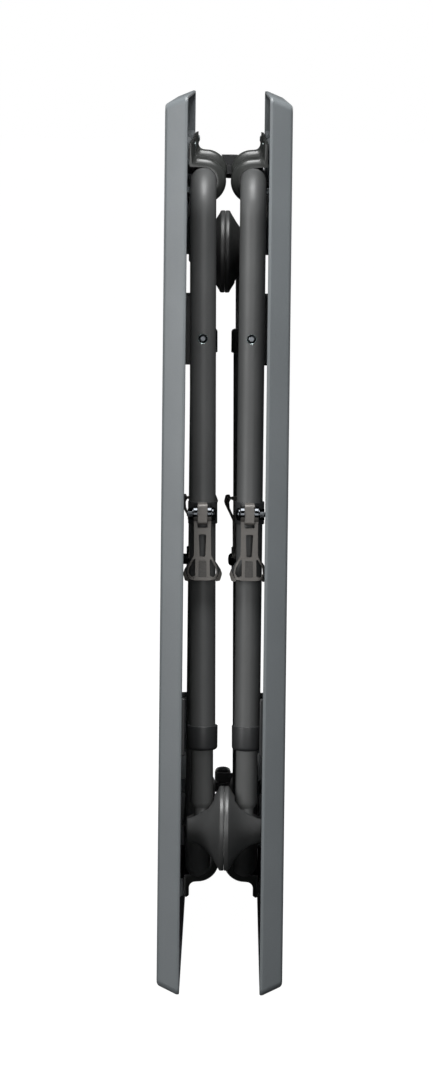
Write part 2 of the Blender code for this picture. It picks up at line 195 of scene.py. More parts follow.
def finish(name, colour, roughness, metallic=0.0, grain=1200.0, bump=0.15, spread=0.12, pebble=False,
           streak=(1, 1, 1)):
    """A procedural finish: slow colour drift and fine specks, an uneven roughness, and a fine relief.

    The relief is the specks' grain, or rounded pebbles. The drift and the roughness can be
    drawn out into streaks."""
    made = bpy.data.materials.new(name)
    made.use_nodes = True
    nodes, links = made.node_tree.nodes, made.node_tree.links
    shader = nodes["Principled BSDF"]
    shader.inputs["Metallic"].default_value = metallic
    place = nodes.new("ShaderNodeTexCoord")
    stretch = nodes.new("ShaderNodeMapping")
    stretch.inputs["Scale"].default_value = streak
    links.new(place.outputs["Object"], stretch.inputs["Vector"])

    def noise(scale, detail, source):
        made_noise = nodes.new("ShaderNodeTexNoise")
        made_noise.inputs["Scale"].default_value = scale
        made_noise.inputs["Detail"].default_value = detail
        links.new(source, made_noise.inputs["Vector"])
        return made_noise.outputs["Fac"]

    def ramp(source, places, low, high):
        made_ramp = nodes.new("ShaderNodeValToRGB")
        ends = made_ramp.color_ramp.elements
        ends[0].position, ends[1].position = places
        ends[0].color, ends[1].color = low, high
        links.new(source, made_ramp.inputs["Fac"])
        return made_ramp.outputs["Color"]

    slow = noise(DRIFT_SCALE, 5.0, stretch.outputs["Vector"])
    drift = ramp(slow, DRIFT_RAMP, scaled_colour(colour, 1 - spread), scaled_colour(colour, 1 + spread))
    fine = noise(grain, 3.0, place.outputs["Object"])
    white = (1, 1, 1)
    speck = ramp(fine, SPECK_RAMP, scaled_colour(white, 1 - spread * SPECK_SHARE), scaled_colour(white, 1))
    tint = nodes.new("ShaderNodeMix")
    tint.data_type = "RGBA"
    tint.blend_type = "MULTIPLY"
    tint.inputs["Factor"].default_value = 1.0
    links.new(drift, tint.inputs["A"])
    links.new(speck, tint.inputs["B"])
    links.new(tint.outputs["Result"], shader.inputs["Base Color"])

    uneven = nodes.new("ShaderNodeMapRange")
    uneven.inputs["To Min"].default_value = roughness * UNEVEN_RANGE[0]
    uneven.inputs["To Max"].default_value = roughness * UNEVEN_RANGE[1]
    links.new(noise(UNEVEN_SCALE, 4.0, stretch.outputs["Vector"]), uneven.inputs["Value"])
    links.new(uneven.outputs["Result"], shader.inputs["Roughness"])

    height = fine
    if pebble:
        cells = nodes.new("ShaderNodeTexVoronoi")
        cells.feature = "SMOOTH_F1"
        cells.inputs["Scale"].default_value = grain * PEBBLE_SHARE
        links.new(place.outputs["Object"], cells.inputs["Vector"])
        height = cells.outputs["Distance"]
    relief = nodes.new("ShaderNodeBump")
    relief.inputs["Strength"].default_value = bump
    relief.inputs["Distance"].default_value = RELIEF_DEPTH
    links.new(height, relief.inputs["Height"])
    links.new(relief.outputs["Normal"], shader.inputs["Normal"])
    return made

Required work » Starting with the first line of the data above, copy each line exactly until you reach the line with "a fine relief."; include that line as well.

Exercise solution »
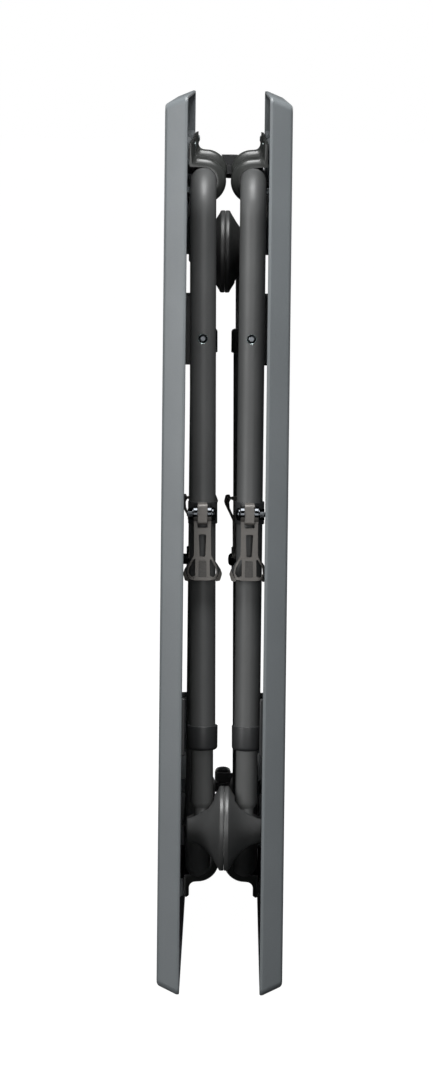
Write part 2 of the Blender code for this picture. It picks up at line 195 of scene.py. More parts follow.
def finish(name, colour, roughness, metallic=0.0, grain=1200.0, bump=0.15, spread=0.12, pebble=False,
           streak=(1, 1, 1)):
    """A procedural finish: slow colour drift and fine specks, an uneven roughness, and a fine relief.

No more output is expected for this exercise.